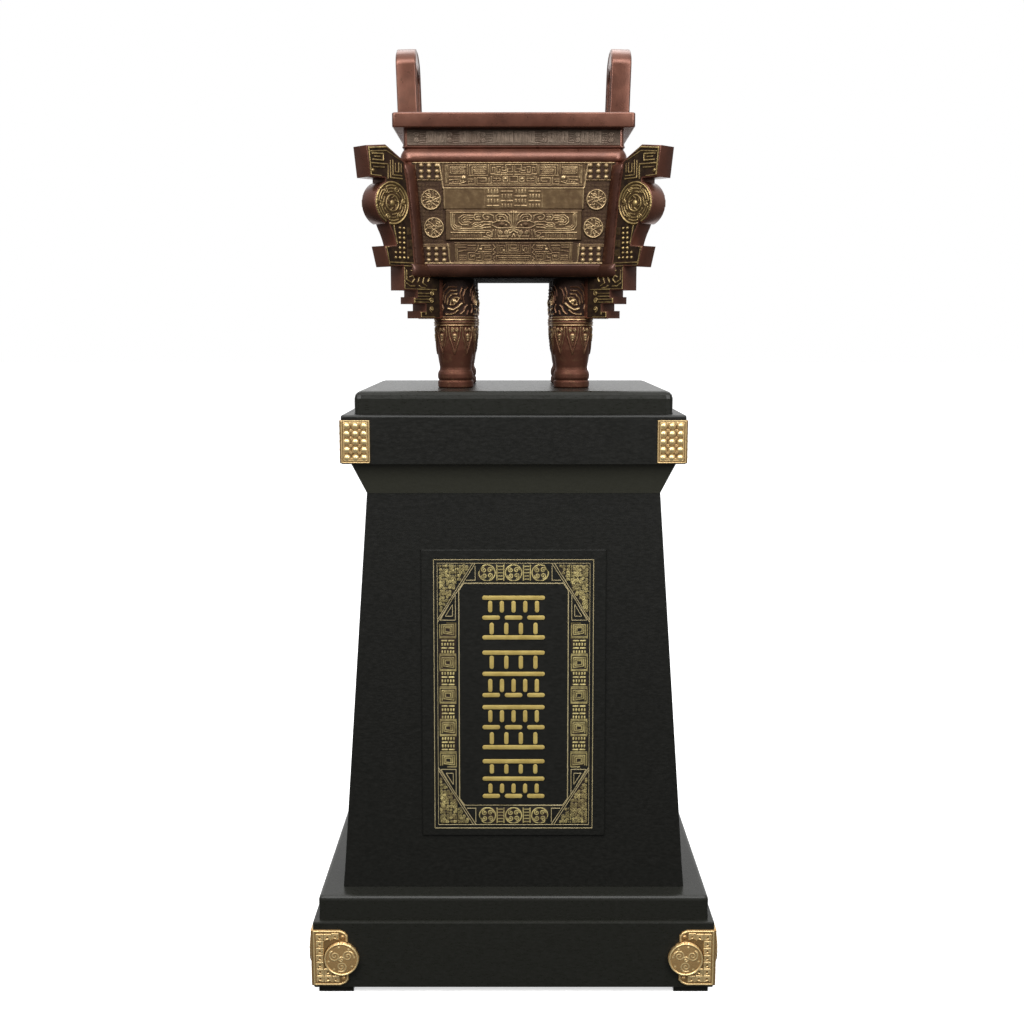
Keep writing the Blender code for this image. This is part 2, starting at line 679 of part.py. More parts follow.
def add_flange_relief(form, details, frame):
    """Roundel, hook fret, foot line and step lines on both sides of a flange."""
    hook_low = HOOK_TOP - HOOK_HEIGHT
    wide = RELIEF_LINE * 1.4
    foot = FLANGE_FOOT_TOP - FLANGE_FOOT_HEIGHT * 0.80
    outer, first, middle, second, inner = STEP_REACHES
    top, first_top, first_low, second_top, second_low, low = STEP_LIFTS
    fret_low = hook_low + HOOK_HEIGHT * 0.36
    fret_top = HOOK_TOP - HOOK_HEIGHT * 0.12
    fret = [(HOOK_REACH * 0.50, fret_low), (HOOK_REACH * 0.88, fret_low),
            (HOOK_REACH * 0.90, fret_top), (HOOK_REACH * 0.56, fret_top)]
    centre = (DISC_REACH, DISC_LIFT)
    steps = ((first, outer, first_top), (second, middle, second_top))
    for face in both_sides(frame, FLANGE_THICKNESS):
        add_disc(form, face, centre, DISC_RADIUS * 0.90, RELIEF_RISE, 0, 10, 0.95)
        add_stud(details, face, centre, DISC_RADIUS * 0.50, RELIEF_RISE * 1.5, RELIEF_RISE, 6)
        add_strip(form, face, fret, wide, RELIEF_RISE)
        add_strip(form, face, [(wide * 3, foot), (FLANGE_FOOT_REACH * 0.84, foot)], wide, RELIEF_RISE)
        for start, end, level in steps:
            line = [(start + wide, level + wide), (end - wide, level + wide)]
            add_strip(form, face, line, RELIEF_LINE, RELIEF_RISE)


def ear_outline():
    """An upright loop: outer arch, then the opening's arch."""
    low = -EAR_ROOT
    shoulder = EAR_HEIGHT - EAR_ARCH
    inner = EAR_HALF_DEPTH - EAR_BAR
    crown = EAR_HEIGHT - EAR_CROWN
    outer = arc((0, shoulder), (EAR_HALF_DEPTH, EAR_ARCH), 0, 180, 10)
    opening = arc((0, crown - inner * 0.7), (inner, inner * 0.7), 180, 0, 8)
    return [(EAR_HALF_DEPTH, low), *outer, (-EAR_HALF_DEPTH, low), (-inner, low), *opening, (inner, low)]


def ear_frames():
    """Frames of the two ears at the vessel's mouth: x along the depth, y up, z sideways."""
    reach = RIM_HALF[0] - EAR_INSET - EAR_THICKNESS / 2
    for side in (-1, 1):
        lean = Matrix.Rotation(side * EAR_LEAN, 4, "Y")
        stand = Matrix.Translation((side * reach, 0, DING_BASE + MOUTH_LEVEL)) @ lean
        yield stand @ Matrix(((0, 0, side, 0), (side, 0, 0, 0), (0, 1, 0, 0), (0, 0, 0, 1)))


def add_ear_relief(form, frame):
    """A thin raised line that follows the ear's outline, on both sides."""
    line = EAR_HALF_DEPTH - EAR_BORDER
    arch = arc((0, EAR_HEIGHT - EAR_ARCH), (line, EAR_ARCH - EAR_BORDER), 0, 180, 5)
    for face in both_sides(frame, EAR_THICKNESS):
        add_strip(form, face, [(line, EAR_BORDER), *arch, (-line, EAR_BORDER)], RELIEF_LINE, RELIEF_RISE)


def panel_face(quarter):
    """Frame of one leaning panel: x to the right, y up the slope from its middle, z outwards."""
    reach = CORNER_MID[1 - quarter % 2]
    middle = Matrix.Translation((0, -reach, DING_BASE + PANEL_MIDDLE))
    turn = Matrix.Rotation(math.radians(90) * quarter, 4, "Z")
    return turn @ middle @ Matrix.Rotation(math.radians(90) + PANEL_LEAN, 4, "X")


def panel_half(half, up):
    """Half width of the flat part of a panel, at a height from its middle."""
    return CORNER_MID[half] - CORNER_RADIUS + up / PANEL_HEIGHT * PANEL_TAPER


def divider(half, up):
    """Distance of the line between a panel's middle and its boss grids."""
    return panel_half(half, up) - GRID_WIDTH + RELIEF_LINE / 2


def add_boss_grid(form, face, half, side, level):
    """Nine studs in one corner of a panel."""
    for column in (-1, 0, 1):
        for row in (-1, 0, 1):
            across = panel_half(half, level) - GRID_WIDTH / 2 + GRID_PITCH[0] * column
            spot = (side * across, level + GRID_PITCH[1] * row)
            add_stud(form, face, spot, min(GRID_PITCH) * STUD_FILL, GRID_STUD_HEIGHT)


def add_medallions(form, details, face, half, side):
    gap = PANEL_HEIGHT / 2 - GRID_HEIGHT
    for level in (gap * 0.40, -gap * 0.42):
        spot = (side * (panel_half(half, level) - GRID_WIDTH * 0.50), level)
        add_disc(form, face, spot, MEDALLION_RADIUS, MEDALLION_RISE)
        add_stud(details, face, spot, MEDALLION_RADIUS * 0.55, MEDALLION_RISE * 0.7, MEDALLION_RISE, 6)


def add_lines(form, face, half):
    """Lines along a panel's top and foot, and beside its boss grids."""
    edge = PANEL_HEIGHT / 2 - RELIEF_LINE
    for level in (edge, -edge):
        wide = panel_half(half, level)
        add_strip(form, face, [(-wide, level), (wide, level)], RELIEF_LINE, RELIEF_RISE)
    for side in (-1, 1):
        ends = [(side * divider(half, up), up) for up in (edge - RELIEF_LINE, RELIEF_LINE - edge)]
        add_strip(form, face, ends, RELIEF_LINE, RELIEF_RISE)


def plate_half(half, low):
    return divider(half, low) - RELIEF_LINE * 1.2


def add_plates(form, face, half):
    """The plain upper plate, and the thicker plate with the mask."""
    for (top, low), rise in ((PLAIN_PLATE, PLAIN_RISE), (MASK_PLATE, PLATE_RISE)):
        wide = plate_half(half, low * PANEL_HEIGHT)
        line = [(-wide, (top + low) / 2 * PANEL_HEIGHT), (wide, (top + low) / 2 * PANEL_HEIGHT)]
        add_strip(form, face, line, (top - low) * PANEL_HEIGHT, rise)


def add_mask(details, face, half):
    """A beast mask: nose ridge, eyes, brows and jaws."""
    centre = (MASK_PLATE[0] + MASK_PLATE[1]) / 2 * PANEL_HEIGHT
    unit = (MASK_PLATE[0] - MASK_PLATE[1]) * PANEL_HEIGHT / 12
    span = plate_half(half, MASK_PLATE[1] * PANEL_HEIGHT)
    nose = [(0, centre - unit * 3.4), (0, centre + unit * 5)]
    add_strip(details, face, nose, RELIEF_LINE * 2, RELIEF_RISE * 1.5, PLATE_RISE)
    for side in (-1, 1):
        eye = (side * span * 0.28, centre + unit * 0.2)
        add_stud(details, face, eye, unit * 1.3, RELIEF_RISE * 2, PLATE_RISE, 6)
        brow = [(side * span * 0.10, centre + unit * 3.0), (side * span * 0.46, centre + unit * 3.6),
                (side * span * 0.62, centre + unit * 1.0), (side * span * 0.46, centre - unit * 1.4)]
        add_strip(details, face, brow, RELIEF_LINE, RELIEF_RISE, PLATE_RISE)
        jaw = [(side * span * 0.10, centre - unit * 4.2), (side * span * 0.76, centre - unit * 4.4),
               (side * span * 0.88, centre + unit * 1.6)]
        add_strip(details, face, jaw, RELIEF_LINE, RELIEF_RISE, PLATE_RISE)


def add_dragons(form, face, half, level, plainer):
    """Two stepped dragons that meet at the middle of a band."""
    unit = GRID_HEIGHT / 6
    span = plate_half(half, level)
    add_strip(form, face, [(0, level - unit * 2), (0, level + unit * 2)], RELIEF_LINE * 1.5, RELIEF_RISE)
    for side in (-1, 1):
        back = [(side * span * 0.12, level + unit), (side * span * 0.52, level + unit * 1.4),
                (side * span * 0.60, level - unit * 0.3), (side * span * 0.90, level + unit * 0.3)]
        add_strip(form, face, back, RELIEF_LINE, RELIEF_RISE)
        if plainer:
            continue
        belly = [(side * span * 0.16, level - unit * 0.8), (side * span * 0.40, level - unit * 1.8),
                 (side * span * 0.84, level - unit * 1.9)]
        add_strip(form, face, belly, RELIEF_LINE, RELIEF_RISE)


def add_strokes(details, face):
    """Rows of short shallow strokes that are no letters, on the plain plate."""
    middle = (PLAIN_PLATE[0] + PLAIN_PLATE[1]) / 2 * PANEL_HEIGHT
    for place in range(4):
        across = (place - 1.5) * GRID_PITCH[0] * 1.5
        for row in (-1, 0, 1):
            reach = GRID_PITCH[0] * (0.45 if row else 0.30)
            up = middle + row * RELIEF_LINE * 2.2
            add_strip(details, face, [(across - reach, up), (across + reach, up)], RELIEF_LINE * 0.7,
                      RELIEF_RISE * 0.5, PLAIN_RISE)


def add_panel_relief(form, details):
    """Relief of the four panels. The back is plainer, and the narrow ones more so."""
    grid = (PANEL_HEIGHT - GRID_HEIGHT) / 2 - RELIEF_LINE
    for quarter in range(4):
        half = quarter % 2
        face = panel_face(quarter)
        add_lines(form, face, half)
        add_plates(form, face, half)
        add_mask(details, face, half)
        for side in (-1, 1):
            add_boss_grid(form, face, half, side, grid)
            add_medallions(form, details, face, half, side)
        if half == 0:
            add_dragons(form, face, half, grid, quarter > 0)
            add_dragons(form, face, half, -grid, quarter > 0)
    for side in (-1, 1):
        add_boss_grid(form, panel_face(0), 0, side, -grid)
    add_strokes(details, panel_face(0))


def build_ding(group, cuts, material):
    """The vessel, cast in one with its ears, legs and flanges, and hollow to its floor."""
    form = bmesh.new()
    add_loft(form, body_rings())
    ding = add_object("ding", form, group, material)
    names = ("cavity", "legs", "flanges", "ears", "relief", "details")
    forms = {name: bmesh.new() for name in names}
    add_loft(forms["cavity"], cavity_rings())
    add_legs(forms["legs"], cuts)
    for side_x in (-1, 1):
        for side_y in (-1, 1):
            frame = diagonal_plane(CORNER_MID, side_x, side_y)
            add_outline(forms["flanges"], flange_outline(), FLANGE_THICKNESS, frame)
            add_flange_relief(forms["relief"], forms["details"], frame)
    for frame in ear_frames():
        add_outline(forms["ears"], ear_outline(), EAR_THICKNESS, frame)
        add_ear_relief(forms["relief"], frame)
    add_panel_relief(forms["relief"], forms["details"])
    for name in names:
        guide = add_guide("ding_" + name, forms[name], cuts)
        add_boolean(ding, guide, "DIFFERENCE" if name == "cavity" else "UNION")
    smooth(ding, 35)


def main():
    clear_scene()
    pieces = make_collection("bronze_ding_on_pedestal")
    cuts = make_collection("guides")
    bronze = make_material("patinated_bronze", BRONZE, 0.42, 0.85)
    lacquer = make_material("black_lacquer", LACQUER, 0.35, 0.0)
    gilt = make_material("gilt", GILT, 0.38, 1.0)
    plaque = make_material("plaque_gold", PLAQUE_GOLD, 0.40, 0.4)
    build_pedestal(pieces, lacquer, plaque)
    build_fittings(pieces, cuts, gilt)
    build_ding(pieces, cuts, bronze)


main()
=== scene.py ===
import math

import bmesh
import bpy
import numpy as np
from mathutils import Matrix, Vector


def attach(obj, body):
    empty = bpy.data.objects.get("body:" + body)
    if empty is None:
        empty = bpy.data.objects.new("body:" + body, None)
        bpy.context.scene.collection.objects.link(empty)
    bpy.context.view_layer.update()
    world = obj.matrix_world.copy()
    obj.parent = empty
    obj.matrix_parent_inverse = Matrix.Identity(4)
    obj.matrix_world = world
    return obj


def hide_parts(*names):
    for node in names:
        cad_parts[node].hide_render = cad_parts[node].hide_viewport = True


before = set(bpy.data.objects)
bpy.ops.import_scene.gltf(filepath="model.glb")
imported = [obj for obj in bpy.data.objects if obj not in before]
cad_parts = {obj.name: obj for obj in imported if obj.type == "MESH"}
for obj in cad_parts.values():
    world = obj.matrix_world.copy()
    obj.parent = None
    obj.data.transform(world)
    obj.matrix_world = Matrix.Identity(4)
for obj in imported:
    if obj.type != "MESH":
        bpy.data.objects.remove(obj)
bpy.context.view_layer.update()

# Grid steps of the carved sheets, fine where the camera sees them
FINE = 0.0007
COARSE = 0.00142
DIAGONAL = math.sqrt(0.5)
QUARTER_TURN = math.radians(90)
TINY = 1e-12
# How far a sheet's rim goes into the solid, and how far its ground stands out of it
SINK, SKIN = 0.0012, 0.0003
# How far a medallion's spokes lean, in degrees
SPOKE_LEAN = math.degrees(0.5)
CORNERS = [(side_x, side_y, f"{end}_{side}") for side_x, side in ((-1, "left"), (1, "right"))
           for side_y, end in ((-1, "front"), (1, "back"))]

# Sizes repeated from the CAD source, in metres

FLOOR = 0.8813
LEG_HEIGHT, BELLY_ROUND, FOOT_LEVEL, TOP_LEVEL = 0.1593, 0.0112, 0.1791, 0.3201
NECK_LEVEL, RIM_LEVEL, MOUTH_LEVEL = 0.3426, 0.3659, 0.3868
TOP_HALF, FOOT_HALF = (0.1598, 0.1325), (0.1478, 0.1205)
NECK_HALF, RIM_HALF, LIP_HALF = (0.1562, 0.1289), (0.1705, 0.1432), (0.1414, 0.1141)
CORNER_MID, CORNER_RADIUS, WALL = (0.1538, 0.1265), 0.019, 0.0065
PANEL_MIDDLE, PANEL_HEIGHT, PANEL_TAPER = 0.2496, 0.1410, 0.0120
PANEL_LEAN = math.atan2(PANEL_TAPER, PANEL_HEIGHT)
LEG_SPOT = (0.0865, 0.072)
FLANGE_HALF = 0.0145
HOOK_REACH, HOOK_TOP, HOOK_LOW, HOOK_NECK, HOOK_RISE = 0.0814, 0.3350, 0.2937, 0.0485, 0.0042
DISC, DISC_RADIUS = (0.0375, 0.2607), 0.0305
FACE_EDGE = ((0.17, 0.235, 0.26, 0.29, 0.31), (-0.004, 0.002, 0.0055, 0.009, 0.0135))
WAIST_REACH, FOOT_REACH, FOOT_TOP, FOOT_LOW = 0.0305, 0.0520, 0.2017, 0.1732
STEP_REACHES = (0.0180, -0.0065, 0.0000, -0.0227, -0.0125)
STEP_LIFTS = (0.1750, 0.1412, 0.1322, 0.1221, 0.1124, 0.1017)
EAR_HALF, EAR_OPEN, EAR_TALL, EAR_ARCH, EAR_CROWN = 0.05, 0.027, 0.1119, 0.03, 0.0849
COLLAR_HALF, COLLAR_BASE = (0.2432, 0.1987), 0.7795
PLINTH_HALF, PLINTH_BASE = (0.2935, 0.2381), 0.0103
TRUNK_FOOT, TRUNK_TOP, TRUNK_BASE, TRUNK_TALL = (0.2527, 0.1973), (0.2118, 0.1673), 0.1479, 0.5858
PLAQUE_FRONT = 0.0033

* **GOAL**
How many of the lines above include the string "type"? Reply with the number by itself.

* **CORRECT RESULT**
2